Sort through the data and copy the lines holding the word "from".

Data for the task:
--

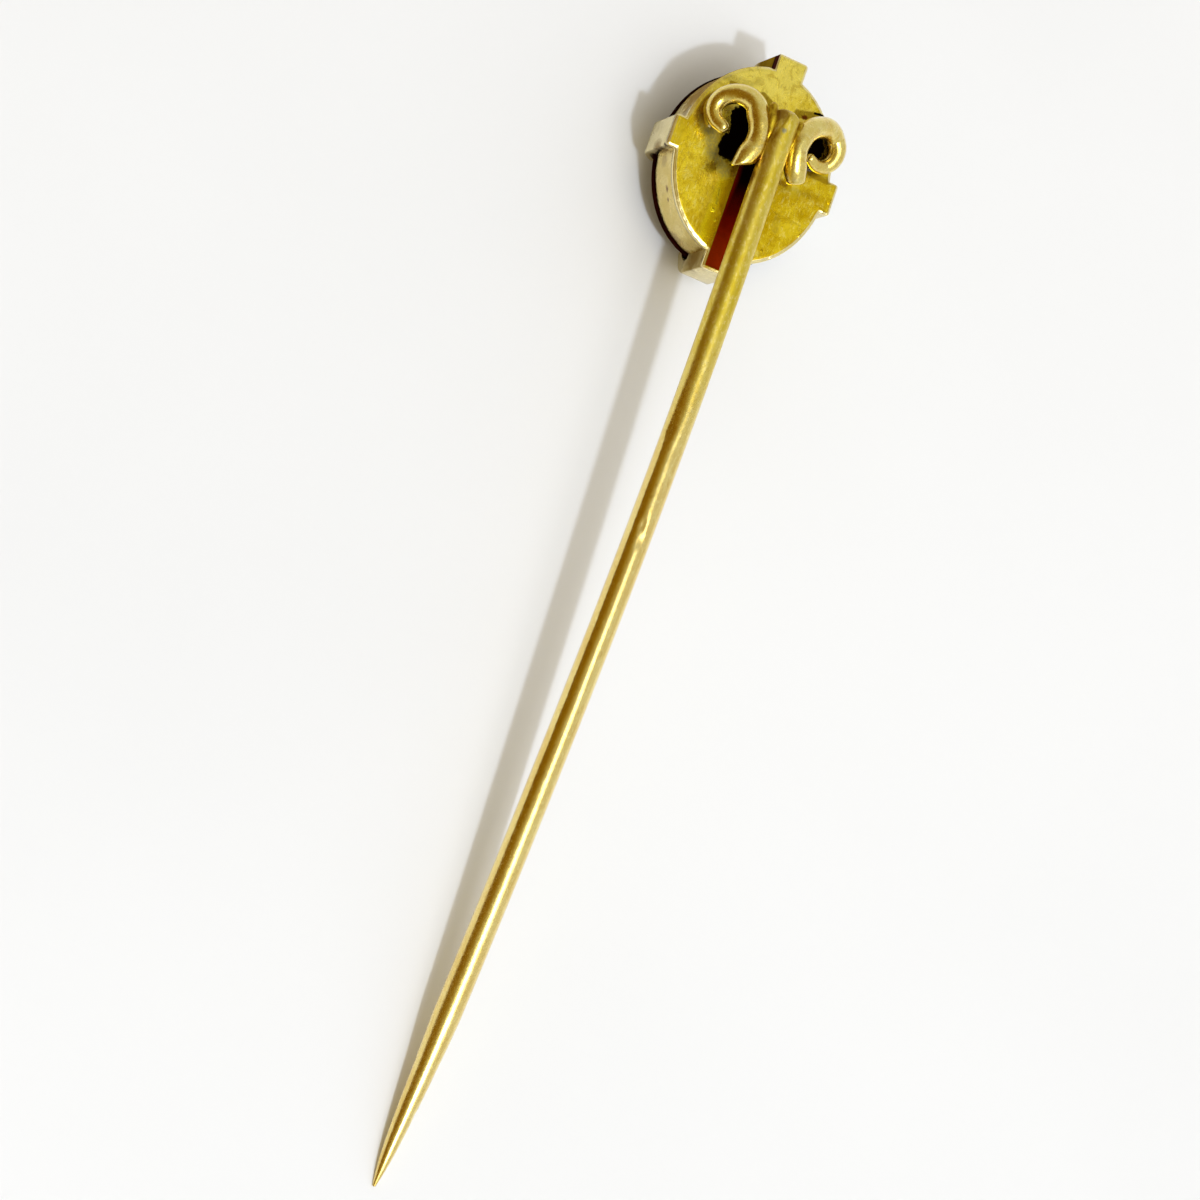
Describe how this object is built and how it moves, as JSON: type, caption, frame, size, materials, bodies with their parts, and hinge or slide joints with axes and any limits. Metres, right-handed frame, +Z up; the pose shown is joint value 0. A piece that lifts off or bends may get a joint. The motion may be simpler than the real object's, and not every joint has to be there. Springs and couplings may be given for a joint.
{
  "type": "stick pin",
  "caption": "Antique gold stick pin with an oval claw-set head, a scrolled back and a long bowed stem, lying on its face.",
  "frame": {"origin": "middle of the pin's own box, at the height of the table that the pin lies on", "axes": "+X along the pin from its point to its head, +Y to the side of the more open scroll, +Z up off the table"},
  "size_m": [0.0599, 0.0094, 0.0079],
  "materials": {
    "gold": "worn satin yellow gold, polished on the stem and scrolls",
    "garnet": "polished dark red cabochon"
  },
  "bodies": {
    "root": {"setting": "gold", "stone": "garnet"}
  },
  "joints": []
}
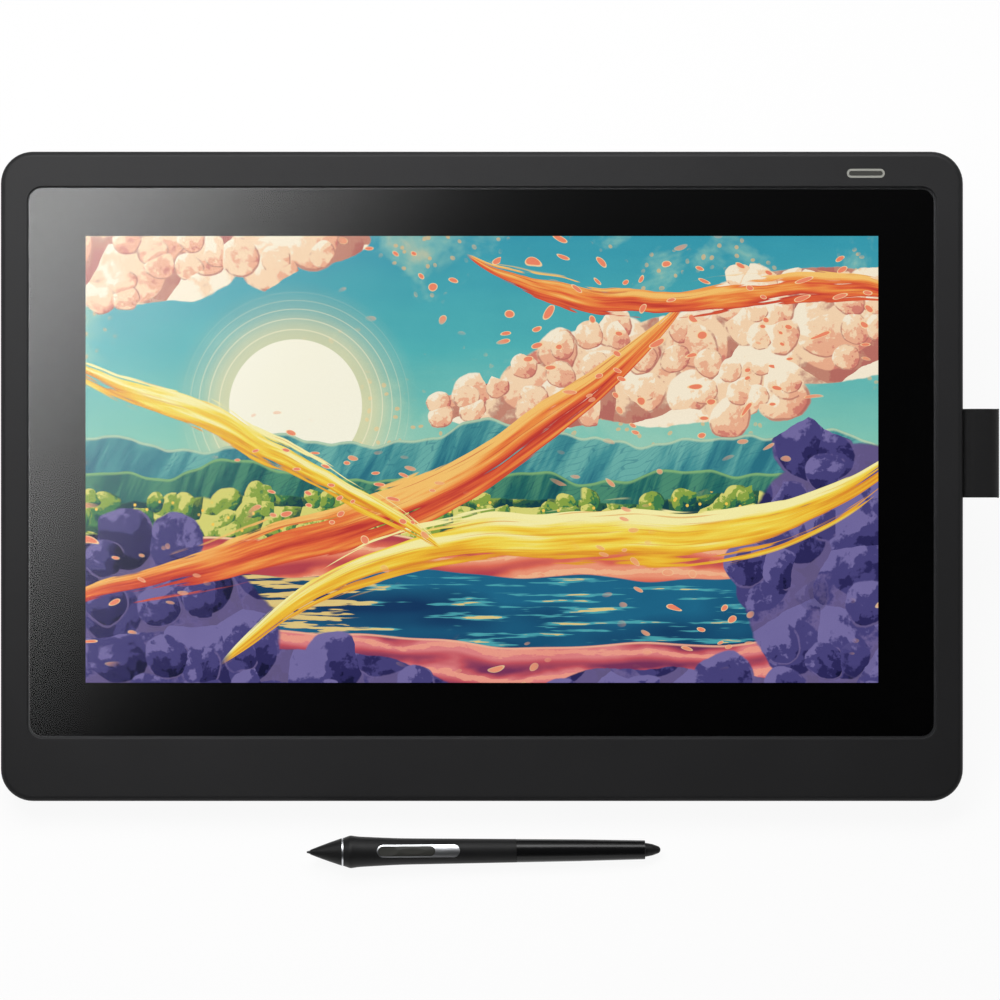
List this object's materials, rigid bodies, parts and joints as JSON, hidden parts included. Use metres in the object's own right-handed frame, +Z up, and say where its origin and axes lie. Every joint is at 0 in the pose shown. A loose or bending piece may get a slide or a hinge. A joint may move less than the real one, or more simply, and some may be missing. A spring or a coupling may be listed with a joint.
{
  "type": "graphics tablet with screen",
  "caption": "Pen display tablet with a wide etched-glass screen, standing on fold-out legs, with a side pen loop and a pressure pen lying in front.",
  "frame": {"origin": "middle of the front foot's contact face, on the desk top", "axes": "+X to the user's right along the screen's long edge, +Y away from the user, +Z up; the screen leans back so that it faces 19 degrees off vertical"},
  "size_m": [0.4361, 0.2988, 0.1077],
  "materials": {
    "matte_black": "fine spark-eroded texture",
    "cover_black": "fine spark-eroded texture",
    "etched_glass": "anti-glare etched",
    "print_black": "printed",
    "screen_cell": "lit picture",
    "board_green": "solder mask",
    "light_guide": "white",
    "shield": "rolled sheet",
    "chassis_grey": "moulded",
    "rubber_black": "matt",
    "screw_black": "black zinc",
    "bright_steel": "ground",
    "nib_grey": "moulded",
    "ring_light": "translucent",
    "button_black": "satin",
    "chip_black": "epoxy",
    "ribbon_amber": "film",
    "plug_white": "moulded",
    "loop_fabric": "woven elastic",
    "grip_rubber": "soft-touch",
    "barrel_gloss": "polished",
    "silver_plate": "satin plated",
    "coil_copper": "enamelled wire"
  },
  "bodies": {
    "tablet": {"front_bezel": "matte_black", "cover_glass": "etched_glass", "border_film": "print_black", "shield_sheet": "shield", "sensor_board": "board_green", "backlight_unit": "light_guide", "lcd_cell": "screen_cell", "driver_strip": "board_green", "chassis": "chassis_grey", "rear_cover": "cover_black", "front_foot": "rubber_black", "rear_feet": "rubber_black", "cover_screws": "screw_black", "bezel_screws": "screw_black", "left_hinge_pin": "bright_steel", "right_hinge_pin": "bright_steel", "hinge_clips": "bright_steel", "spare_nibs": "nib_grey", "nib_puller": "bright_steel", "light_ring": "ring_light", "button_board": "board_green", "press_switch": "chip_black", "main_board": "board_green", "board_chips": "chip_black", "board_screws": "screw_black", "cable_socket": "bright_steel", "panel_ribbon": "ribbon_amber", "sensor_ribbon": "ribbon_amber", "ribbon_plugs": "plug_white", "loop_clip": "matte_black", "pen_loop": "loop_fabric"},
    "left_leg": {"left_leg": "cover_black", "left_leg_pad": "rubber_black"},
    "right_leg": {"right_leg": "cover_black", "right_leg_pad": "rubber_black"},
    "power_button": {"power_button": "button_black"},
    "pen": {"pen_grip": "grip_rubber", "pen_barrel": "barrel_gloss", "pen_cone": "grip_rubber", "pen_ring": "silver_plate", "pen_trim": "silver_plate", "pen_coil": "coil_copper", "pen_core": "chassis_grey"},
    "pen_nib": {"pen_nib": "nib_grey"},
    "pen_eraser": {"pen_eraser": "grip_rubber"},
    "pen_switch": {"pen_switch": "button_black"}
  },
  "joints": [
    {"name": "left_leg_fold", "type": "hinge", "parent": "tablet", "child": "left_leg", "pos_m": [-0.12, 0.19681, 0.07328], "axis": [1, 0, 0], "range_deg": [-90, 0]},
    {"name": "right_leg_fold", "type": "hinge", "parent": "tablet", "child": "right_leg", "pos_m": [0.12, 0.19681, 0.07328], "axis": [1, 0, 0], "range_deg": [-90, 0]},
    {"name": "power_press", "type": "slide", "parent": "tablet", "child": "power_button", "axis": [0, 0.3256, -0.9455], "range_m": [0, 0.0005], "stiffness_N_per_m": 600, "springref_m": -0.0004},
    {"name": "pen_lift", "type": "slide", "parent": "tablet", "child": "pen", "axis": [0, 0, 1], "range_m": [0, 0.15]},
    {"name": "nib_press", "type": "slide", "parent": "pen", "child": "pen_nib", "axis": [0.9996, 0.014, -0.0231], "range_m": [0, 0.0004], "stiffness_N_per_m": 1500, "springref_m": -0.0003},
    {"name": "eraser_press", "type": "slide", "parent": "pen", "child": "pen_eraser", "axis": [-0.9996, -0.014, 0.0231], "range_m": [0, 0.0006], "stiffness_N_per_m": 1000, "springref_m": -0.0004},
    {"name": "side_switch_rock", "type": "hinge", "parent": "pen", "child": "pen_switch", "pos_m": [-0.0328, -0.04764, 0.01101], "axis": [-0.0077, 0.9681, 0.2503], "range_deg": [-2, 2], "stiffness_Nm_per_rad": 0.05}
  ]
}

--

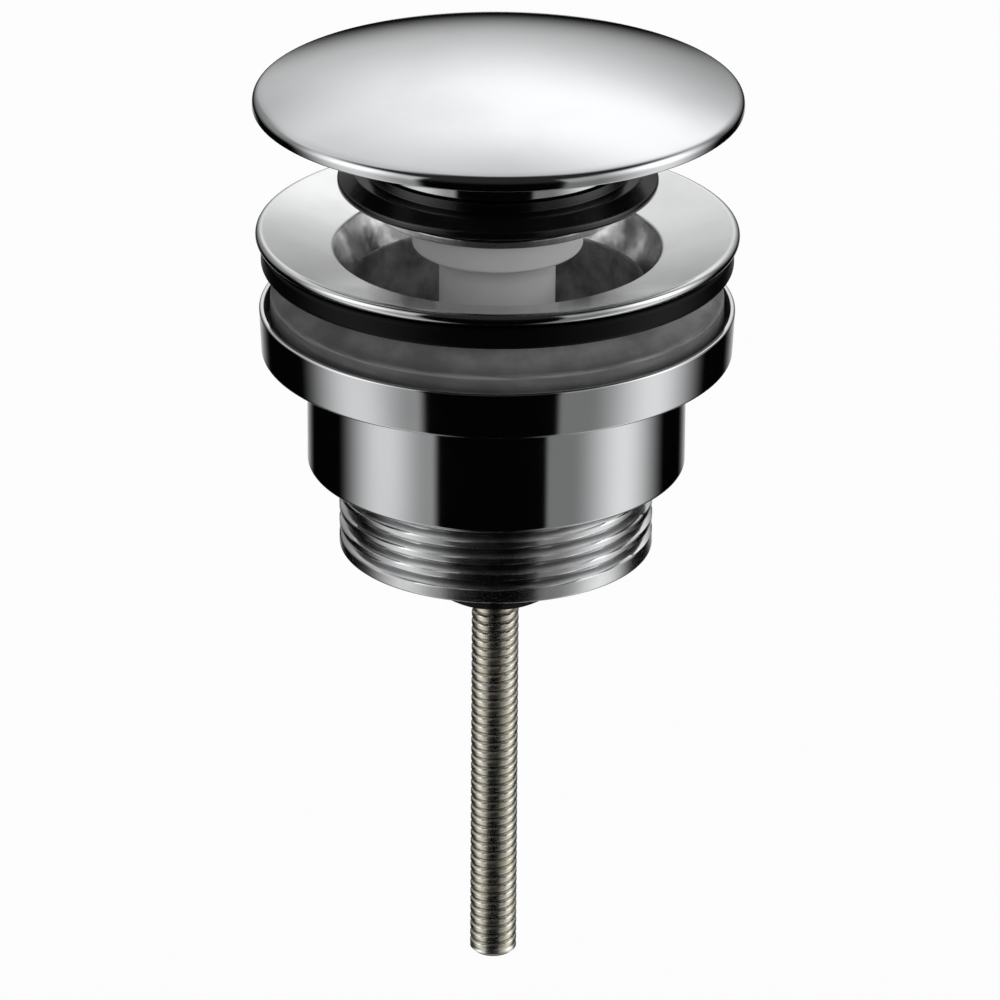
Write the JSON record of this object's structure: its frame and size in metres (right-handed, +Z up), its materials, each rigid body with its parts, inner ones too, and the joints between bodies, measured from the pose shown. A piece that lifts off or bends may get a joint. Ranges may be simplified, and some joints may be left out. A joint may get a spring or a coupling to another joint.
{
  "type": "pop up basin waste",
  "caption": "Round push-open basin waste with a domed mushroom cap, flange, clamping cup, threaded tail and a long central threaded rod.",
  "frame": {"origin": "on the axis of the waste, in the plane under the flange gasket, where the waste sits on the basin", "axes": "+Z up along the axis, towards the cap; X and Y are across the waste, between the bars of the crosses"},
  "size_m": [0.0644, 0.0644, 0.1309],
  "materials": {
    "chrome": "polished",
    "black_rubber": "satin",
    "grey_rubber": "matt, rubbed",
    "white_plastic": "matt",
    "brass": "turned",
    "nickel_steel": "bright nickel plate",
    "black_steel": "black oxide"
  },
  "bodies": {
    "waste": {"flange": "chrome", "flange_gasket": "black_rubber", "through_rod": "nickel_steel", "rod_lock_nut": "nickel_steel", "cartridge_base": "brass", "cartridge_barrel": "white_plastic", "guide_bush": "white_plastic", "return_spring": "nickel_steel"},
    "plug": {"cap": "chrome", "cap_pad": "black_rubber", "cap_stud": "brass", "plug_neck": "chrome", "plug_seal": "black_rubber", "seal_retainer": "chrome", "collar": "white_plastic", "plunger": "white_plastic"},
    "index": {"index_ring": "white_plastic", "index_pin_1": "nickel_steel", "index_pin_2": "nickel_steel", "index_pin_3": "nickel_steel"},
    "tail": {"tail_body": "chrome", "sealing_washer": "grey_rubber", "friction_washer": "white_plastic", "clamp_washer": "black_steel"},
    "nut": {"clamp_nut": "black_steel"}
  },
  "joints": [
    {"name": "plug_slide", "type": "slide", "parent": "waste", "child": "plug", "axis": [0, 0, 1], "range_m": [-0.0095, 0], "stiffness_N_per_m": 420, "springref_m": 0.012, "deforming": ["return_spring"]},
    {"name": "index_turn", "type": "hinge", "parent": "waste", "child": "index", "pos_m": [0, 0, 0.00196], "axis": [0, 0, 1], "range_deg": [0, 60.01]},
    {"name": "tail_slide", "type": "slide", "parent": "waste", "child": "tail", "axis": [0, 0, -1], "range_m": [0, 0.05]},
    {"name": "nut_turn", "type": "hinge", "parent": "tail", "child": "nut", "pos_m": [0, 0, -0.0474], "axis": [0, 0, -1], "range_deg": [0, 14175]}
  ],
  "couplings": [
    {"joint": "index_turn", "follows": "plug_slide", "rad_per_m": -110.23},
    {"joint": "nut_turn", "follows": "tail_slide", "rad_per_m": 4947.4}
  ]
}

--

Result for this task:
  "frame": {"origin": "middle of the pin's own box, at the height of the table that the pin lies on", "axes": "+X along the pin from its point to its head, +Y to the side of the more open scroll, +Z up off the table"},
  "frame": {"origin": "middle of the front foot's contact face, on the desk top", "axes": "+X to the user's right along the screen's long edge, +Y away from the user, +Z up; the screen leans back so that it faces 19 degrees off vertical"},
Write the JSON record of this object's structure: its frame and size in metres (right-handed, +Z up), its materials, each rigid body with its parts, inner ones too, and the joints between bodies, measured from the pose shown. A piece that lifts off or bends may get a joint. Ranges may be simplified, and some joints may be left out. A joint may get a spring or a coupling to another joint.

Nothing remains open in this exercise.